Top 10 tips for stressed out mums.

From Ngala psychologist David Hilton.

1. Eat well.

2. Sleep. This can be difficult with babies, so sleep when you can. If you are having trouble getting your baby or child settled and off to sleep seek some help from expert services like Ngala.

3. Ask for help. If you need it, ask! Yes, it can be difficult to be assertive and put up your hand for help, but it is important to learn to do it. It could be asking for a friend or family member to put on a load of washing, make a meal or babysit. It’s just as important to learn to say no. Don’t take on too much and if people visit at inappropriate times, tell them you’ll need to reschedule.

4. Be realistic. There is a huge pressure, culturally, to be the perfect mother. Images on TV, movies and magazines are often idealised fantasies. It’s completely normal to have an untidy house when you have little kids.
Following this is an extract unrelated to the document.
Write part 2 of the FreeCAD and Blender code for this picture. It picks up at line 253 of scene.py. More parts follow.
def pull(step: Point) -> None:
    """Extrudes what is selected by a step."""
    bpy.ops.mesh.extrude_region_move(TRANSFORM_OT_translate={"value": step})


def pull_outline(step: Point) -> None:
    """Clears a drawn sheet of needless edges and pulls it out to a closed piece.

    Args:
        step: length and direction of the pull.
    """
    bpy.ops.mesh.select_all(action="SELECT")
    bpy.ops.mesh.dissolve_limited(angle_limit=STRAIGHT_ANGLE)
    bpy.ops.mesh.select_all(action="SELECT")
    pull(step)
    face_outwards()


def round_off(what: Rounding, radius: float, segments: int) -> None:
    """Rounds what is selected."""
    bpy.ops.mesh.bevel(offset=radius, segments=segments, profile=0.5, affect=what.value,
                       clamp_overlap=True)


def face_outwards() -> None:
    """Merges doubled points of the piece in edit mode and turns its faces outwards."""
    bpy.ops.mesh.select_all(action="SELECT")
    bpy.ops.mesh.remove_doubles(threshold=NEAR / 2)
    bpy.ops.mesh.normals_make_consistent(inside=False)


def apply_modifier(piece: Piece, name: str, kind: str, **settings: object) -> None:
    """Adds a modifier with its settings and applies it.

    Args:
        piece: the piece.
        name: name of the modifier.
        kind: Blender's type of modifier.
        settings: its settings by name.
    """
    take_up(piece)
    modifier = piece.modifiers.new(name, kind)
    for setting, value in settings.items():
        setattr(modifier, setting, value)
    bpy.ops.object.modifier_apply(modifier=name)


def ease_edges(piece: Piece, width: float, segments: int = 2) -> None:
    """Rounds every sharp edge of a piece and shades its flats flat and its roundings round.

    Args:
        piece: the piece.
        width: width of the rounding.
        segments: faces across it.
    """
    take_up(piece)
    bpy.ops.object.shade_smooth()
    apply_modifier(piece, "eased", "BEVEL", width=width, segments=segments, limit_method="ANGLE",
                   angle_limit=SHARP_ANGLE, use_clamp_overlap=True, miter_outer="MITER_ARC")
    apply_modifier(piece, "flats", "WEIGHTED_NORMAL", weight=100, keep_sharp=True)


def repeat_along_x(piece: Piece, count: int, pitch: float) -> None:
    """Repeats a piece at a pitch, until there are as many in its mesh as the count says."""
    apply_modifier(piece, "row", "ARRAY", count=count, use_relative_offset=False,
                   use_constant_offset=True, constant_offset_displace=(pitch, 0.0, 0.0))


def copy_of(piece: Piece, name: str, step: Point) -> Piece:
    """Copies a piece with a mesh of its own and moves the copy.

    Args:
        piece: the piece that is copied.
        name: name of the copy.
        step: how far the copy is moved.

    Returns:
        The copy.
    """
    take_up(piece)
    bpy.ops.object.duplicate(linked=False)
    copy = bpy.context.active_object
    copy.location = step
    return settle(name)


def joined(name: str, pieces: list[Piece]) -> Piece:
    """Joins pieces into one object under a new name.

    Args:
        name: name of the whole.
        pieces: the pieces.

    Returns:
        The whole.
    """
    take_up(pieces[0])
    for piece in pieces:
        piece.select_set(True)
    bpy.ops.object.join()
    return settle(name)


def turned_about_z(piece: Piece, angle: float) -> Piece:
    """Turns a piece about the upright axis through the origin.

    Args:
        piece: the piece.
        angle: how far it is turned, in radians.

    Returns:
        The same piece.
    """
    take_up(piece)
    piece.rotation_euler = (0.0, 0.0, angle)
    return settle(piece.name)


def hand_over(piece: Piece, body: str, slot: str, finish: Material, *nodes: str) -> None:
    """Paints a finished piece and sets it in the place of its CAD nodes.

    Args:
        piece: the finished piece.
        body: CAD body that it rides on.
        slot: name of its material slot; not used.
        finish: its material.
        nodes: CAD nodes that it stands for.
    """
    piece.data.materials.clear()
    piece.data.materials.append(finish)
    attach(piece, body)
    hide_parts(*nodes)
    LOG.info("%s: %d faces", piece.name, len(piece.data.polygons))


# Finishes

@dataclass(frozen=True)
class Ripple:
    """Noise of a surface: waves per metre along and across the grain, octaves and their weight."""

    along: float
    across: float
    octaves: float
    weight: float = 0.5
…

5. Team parenting. Dads want to be more involved in their children’s lives and they can bring a different element to the parenting table. Dads can be a great circuit breaker when mums are stressed.
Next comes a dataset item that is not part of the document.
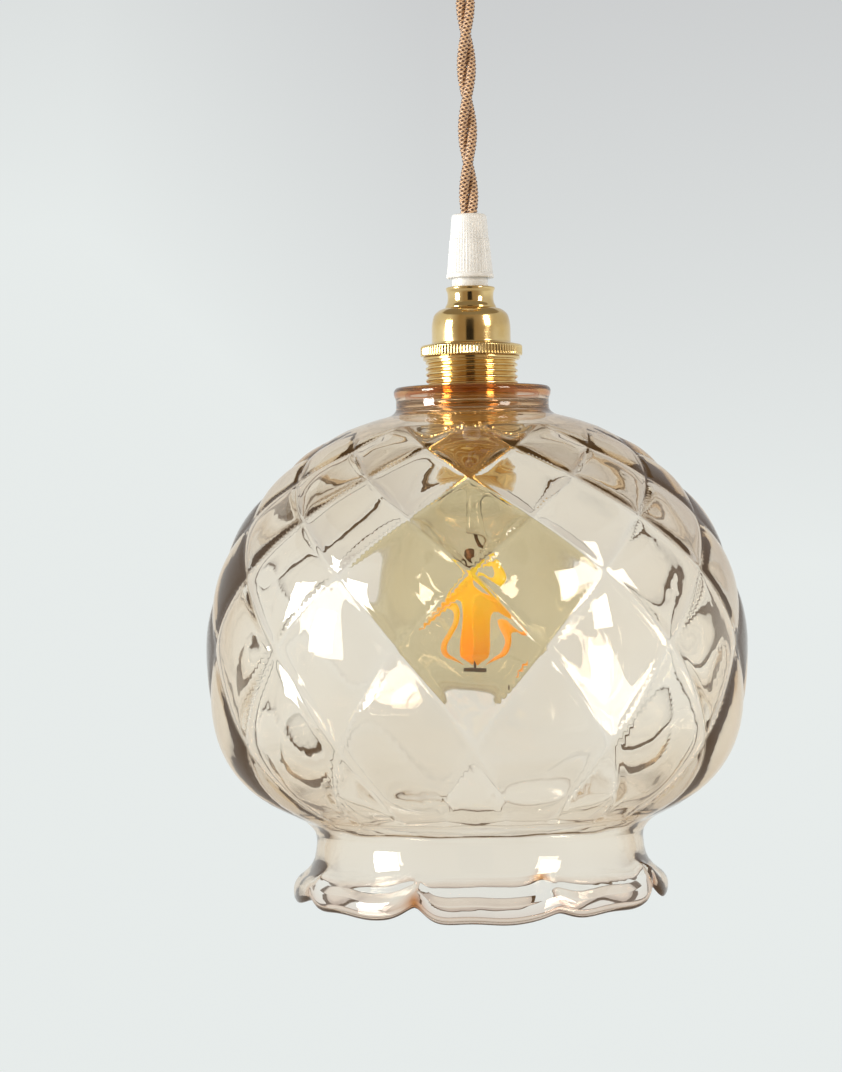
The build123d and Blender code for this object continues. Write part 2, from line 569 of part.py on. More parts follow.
# shade_washer: the silicone washer between the glass and the lower ring.
washer_top = COLLAR_BOTTOM - FIT
washer_bottom = washer_top - SHADE_WASHER_HEIGHT
with BuildPart() as shade_washer:
    with BuildSketch(Plane.XZ):
        band(HOLE_RADIUS, SHADE_WASHER_RADIUS - 1, washer_top, washer_bottom)
    revolve(axis=Axis.Z)
shade_washer.part.label = "shade_washer"
export_step(shade_washer.part, "parts/shade_washer.step")

# lower_ring: the ring inside the globe that carries the shade, with six finger notches.
ring_top = washer_bottom - FIT
with BuildPart() as lower_ring:
    with BuildSketch(Plane.XZ):
        band(RING_BORE, LOWER_RING_RADIUS, ring_top, ring_top - LOWER_FLANGE_HEIGHT)
        band(RING_BORE, LOWER_HUB_RADIUS, ring_top, ring_top - LOWER_RING_HEIGHT)
    revolve(axis=Axis.Z)
    with BuildSketch(Plane.XY.offset(ring_top)):
        with PolarLocations(LOWER_RING_RADIUS + 0.8, 24):
            Circle(1.5)
    extrude(amount=-LOWER_FLANGE_HEIGHT, mode=Mode.SUBTRACT)
lower_ring.part.label = "lower_ring"
export_step(lower_ring.part, "parts/lower_ring.step")

# ================================================================ bulb
# bulb_tip: the soldered contact at the cap's end.
with BuildPart() as bulb_tip:
    with BuildSketch(Plane.XY.offset(TIP_BOTTOM)):
        Circle(TIP_RADIUS)
    extrude(amount=TIP_TOP - TIP_BOTTOM)
    fillet(bulb_tip.edges().sort_by(Axis.Z)[-1], 0.8)
bulb_tip.part.label = "bulb_tip"
export_step(bulb_tip.part, "parts/bulb_tip.step")

# bulb_insulator: the black glass cone between the tip and the cap.
with BuildPart() as bulb_insulator:
    with BuildSketch(Plane.XZ):
        with BuildLine():
            Polyline(
                (0, TIP_BOTTOM - FIT),
                (TIP_RADIUS + 0.8, TIP_BOTTOM - FIT),
                (CAP_RADIUS - 2, CAP_TOP),
                (0, CAP_TOP),
                close=True,
            )
        make_face()
    revolve(axis=Axis.Z)
bulb_insulator.part.label = "bulb_insulator"
export_step(bulb_insulator.part, "parts/bulb_insulator.step")

# bulb_cap: the nickelled E27 cap, with rounded grooves at its thread's pitch.
with BuildPart() as bulb_cap:
    with BuildSketch(Plane.XZ):
        band(CAP_RADIUS - 2 * CAP_WALL, CAP_RADIUS, CAP_TOP, CAP_BOTTOM)
        band(6.0, CAP_RADIUS, CAP_TOP, CAP_TOP - CAP_WALL)
        for turn in range(4):
            with Locations((CAP_RADIUS + 0.5, CAP_TOP - 2.5 - turn * CAP_PITCH)):
                Circle(1.0, mode=Mode.SUBTRACT)
    revolve(axis=Axis.Z)
    fillet(bulb_cap.edges().group_by(Axis.Z)[-1].sort_by(SortBy.RADIUS)[-1], CAP_WALL)
bulb_cap.part.label = "bulb_cap"
export_step(bulb_cap.part, "parts/bulb_cap.step")


def bulb_skin(inset):
    """Half-section lines of the bulb's glass, from the neck's top to the bottom of the globe."""
    radius, neck, blend = BULB_RADIUS - inset, BULB_NECK - inset, BULB_NECK_ROUND + inset
    drop = ((radius + blend) ** 2 - (neck + blend) ** 2) ** 0.5
    reach = radius / (radius + blend)
    meeting = ((neck + blend) * reach, BULB_CENTRE + drop * reach)
    neck_end = (neck, BULB_CENTRE + drop)
    top = Line((neck, CAP_BOTTOM + 4), neck_end)
    flare = TangentArc(neck_end, meeting, tangent=(0, -1))
    RadiusArc(meeting, (radius, BULB_CENTRE), radius)
    RadiusArc((radius, BULB_CENTRE), (0, BULB_CENTRE - radius), radius)
    return top, flare


# bulb_glass: the amber glass envelope.
with BuildPart() as bulb_glass:
    with BuildSketch(Plane.XZ):
        with BuildLine():
            outer_top, _ = bulb_skin(0)
            inner_top, _ = bulb_skin(BULB_WALL)
            Line(outer_top @ 0, inner_top @ 0)
            Line((0, BULB_CENTRE - BULB_RADIUS), (0, BULB_CENTRE - BULB_RADIUS + BULB_WALL))
        make_face()
    revolve(axis=Axis.Z)
bulb_glass.part.label = "bulb_glass"
export_step(bulb_glass.part, "parts/bulb_glass.step")

# bulb_stem: the flared glass stem sealed inside the neck.
with BuildPart() as bulb_stem:
    with BuildSketch(Plane.XZ):
        with BuildLine():
            Polyline(
                (0, CAP_BOTTOM + 3.5),
                (BULB_NECK - BULB_WALL - 0.3, CAP_BOTTOM + 3.5),
                (BULB_NECK - BULB_WALL - 1.5, CAP_BOTTOM + 1),
                (STEM_RADIUS, CAP_BOTTOM - 9),
                (STEM_RADIUS, STEM_BOTTOM),
                (0, STEM_BOTTOM),
                close=True,
            )
        make_face()
    revolve(axis=Axis.Z)
bulb_stem.part.label = "bulb_stem"
export_step(bulb_stem.part, "parts/bulb_stem.step")

# bulb_leads: the wire rod down the middle, between the two discs that hold the filaments.
with BuildPart() as bulb_leads:
    with BuildSketch(Plane.XY.offset(FILAMENT_BOTTOM)):
        Circle(LEAD_RADIUS)
    extrude(amount=STEM_BOTTOM - FILAMENT_BOTTOM)
bulb_leads.part.label = "bulb_leads"
export_step(bulb_leads.part, "parts/bulb_leads.step")

# filament_holders: the two small discs on the rod.
with BuildPart() as filament_holders:
    with BuildSketch(Plane.XY.offset(FILAMENT_TOP), Plane.XY.offset(FILAMENT_BOTTOM)):
        Circle(HOLDER_RADIUS)
        Circle(LEAD_RADIUS, mode=Mode.SUBTRACT)
    extrude(amount=HOLDER_HEIGHT)
filament_holders.part.label = "filament_holders"
export_step(filament_holders.part, "parts/filament_holders.step")

# bulb_filaments: four bowed strips. Each leaves the upper disc, swings out, draws in to a waist
# and swings out again before it meets the lower disc.
strip_points = [
    (HOLDER_RADIUS - 1.5, FILAMENT_TOP - 1.4),
    (17.0, FILAMENT_TOP - 13.0),
    (5.0, FILAMENT_TOP - 27.0),
    (14.5, FILAMENT_TOP - 45.0),
    (HOLDER_RADIUS - 0.5, FILAMENT_BOTTOM + HOLDER_HEIGHT + 1.4),
]
with BuildPart() as bulb_filaments:
    with BuildLine(Plane.XZ) as strip_route:
        FilletPolyline(*strip_points, radius=corner_radii([(x, 0, z) for x, z in strip_points]))
    with BuildSketch(Plane(origin=strip_route.line @ 0, x_dir=(0, 1, 0), z_dir=strip_route.line % 0)):
        Rectangle(FILAMENT_WIDTH, FILAMENT_THICKNESS)
    one_strip = sweep(mode=Mode.PRIVATE)
    for turn in range(FILAMENT_COUNT):
        add(one_strip.rotate(Axis.Z, FILAMENT_START + turn * 360 / FILAMENT_COUNT))
bulb_filaments.part.label = "bulb_filaments"
export_step(bulb_filaments.part, "parts/bulb_filaments.step")
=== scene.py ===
# %% [markdown]
# # A quilted glass pendant light
#
# The lamp hangs from a small brass rose on a twisted textile cord. A white nylon grip holds the
# cord, a brass E27 holder carries the bulb, and a blown amber glass shade sits on a ring that is
# screwed onto the holder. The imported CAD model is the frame: it says where each piece goes and
# what it rides on. This script gives the pieces their finished shapes and finishes.

# %% Load the frame
import math
import bpy
import bmesh
import numpy as np
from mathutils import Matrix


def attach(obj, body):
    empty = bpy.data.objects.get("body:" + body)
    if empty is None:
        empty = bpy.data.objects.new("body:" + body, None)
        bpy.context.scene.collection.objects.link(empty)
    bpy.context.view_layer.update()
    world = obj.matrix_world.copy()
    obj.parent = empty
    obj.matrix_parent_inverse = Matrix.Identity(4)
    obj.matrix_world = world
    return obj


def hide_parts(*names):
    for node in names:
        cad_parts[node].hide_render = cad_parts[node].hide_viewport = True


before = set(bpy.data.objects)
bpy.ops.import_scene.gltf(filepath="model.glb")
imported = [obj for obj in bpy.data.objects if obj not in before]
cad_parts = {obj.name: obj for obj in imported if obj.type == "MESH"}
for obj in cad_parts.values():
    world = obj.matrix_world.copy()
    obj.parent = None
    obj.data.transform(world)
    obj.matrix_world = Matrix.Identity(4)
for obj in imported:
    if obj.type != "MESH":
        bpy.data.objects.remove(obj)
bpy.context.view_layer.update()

# %% [markdown]
# ## Camera
#
# A long lens from a metre and a half away keeps the rims' ellipses as flat as they should be. The
# camera is level with the upper part of the globe and a touch tilted, so the cord leans a little
# in the picture.

# %% Camera
MM = 0.001  # metres
camera_data = bpy.data.cameras.new("camera")
camera_data.lens = 120.9
camera_data.sensor_width = 36.0
camera = bpy.data.objects.new("camera", camera_data)
bpy.context.scene.collection.objects.link(camera)
bpy.context.scene.camera = camera
camera.location = (-0.0231, -1.53, -0.3086)
camera.rotation_euler = (math.radians(90.62), math.radians(1.0), 0.0)
print("camera stands, metres:", [round(value, 4) for value in camera.location])

# %% [markdown]
# ## Surfaces from arrays
#
# Nearly every piece is turned, moulded or blown about an axis, so a piece is an outline of
# (radius, height) points carried round the axis. A lathe would be a Screw modifier, but arrays let
# the same points also take ribs, a thread or a quilted relief. One function turns a grid of points
# into a mesh, one rounds the corners of an outline, and one carries it round.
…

6. Get help. From family and friends. When it’s offered, take it. If it’s not, ask. You’ll be surprised because most friends and family will be more than happy to help.

7. Get more help. From your mothers group, child health nurse, parenting classes, the Ngala helpline on 9368 9368.

8. Talk to wise women. Talk to a woman who has been there before. A woman you trust and who is likely to give you sensible advice.

9. Time for yourself. Some days when you’re caring for an infant, you don’t even get a minute to go to the toilet in private, so it is especially important to find some “me” time. Arrange for the child to be cared for and go out for a coffee or a walk. Or when the child is asleep, find “me” time by painting your toenails, reading, or catching up with a friend.

10. Time for your relationship. You’ll need to plan for this, but try to arrange a night or day out together; without the kids. If you didn’t have the relationship, you wouldn’t have the kids; they are both special.

Stress danger times for mums and what to do: From Dr Joe Kosterich.

•Kids fighting while you’re on the computer:

Remove yourself from the situation. Walk away from the computer for five minutes, you won’t get anything done while you’re stressed.

•Kids arguing while you’re driving:

Pull over. Wait five minutes and drive on. The stationary car might even prompt the kids to stop shouting (if they’re old enough to understand).

•Getting the kids to school on time:

Routine is the key here. Be organised in advance; make lunches and have uniforms ready the night before. Get up 10 minutes earlier if you need to. Make the kids aware of the routine on school days so they learn to work within your expectations.

•End of the day when you’re fatigued.

Take time out from the event and take five deep breaths.

Dr Joe Kosterich's tips for when stress strikes:

•Ask yourself: How bad is it?

Is it a world-ending issue, or will life move on — it probably will.

•Take time out. Take five deep breaths.

•Get support. Have a support structure in place; have someone to call when stress strikes.

•Try not to scream and yell. Losing your cool only serves to arc up the tension.

•Stay on track. Don’t reach for a wine, smoke a cigarette or dive into the chocolate biscuits.

•Stay positive. Try not to feel sorry for yourself.

•Find a solution. When the stressful event passes, look back on what happened and see if you can find a way to ease similar stress in the future.

•Consider the kids. Some kids pick up on stress and can get anxious themselves. Try to deal with your stress levels without inflicting negative stress on your kids.

•Exercise, sleep, eat right. Even if you don’t have a lot of support, you can use services such as the creche at your local swimming pool for a nominal cost and swim laps for an hour.

•Get outside. Take the baby for a walk in the pram or the kids to the park to burn off some energy. You’ll also get some vitamin D from the sunshine and you’ll feel better for it.

Need help? Call Ngala’s free helpline on 9368 9368 or 1800 111 546 for country callers.

What to do when it’s all too much.
“Put your baby down in a safe place, like the cot, and walk away. Take a few deep breaths, have a glass of water, cry if you want. When you start to feel in control again, come back to your baby, ” Mr Hilton advised.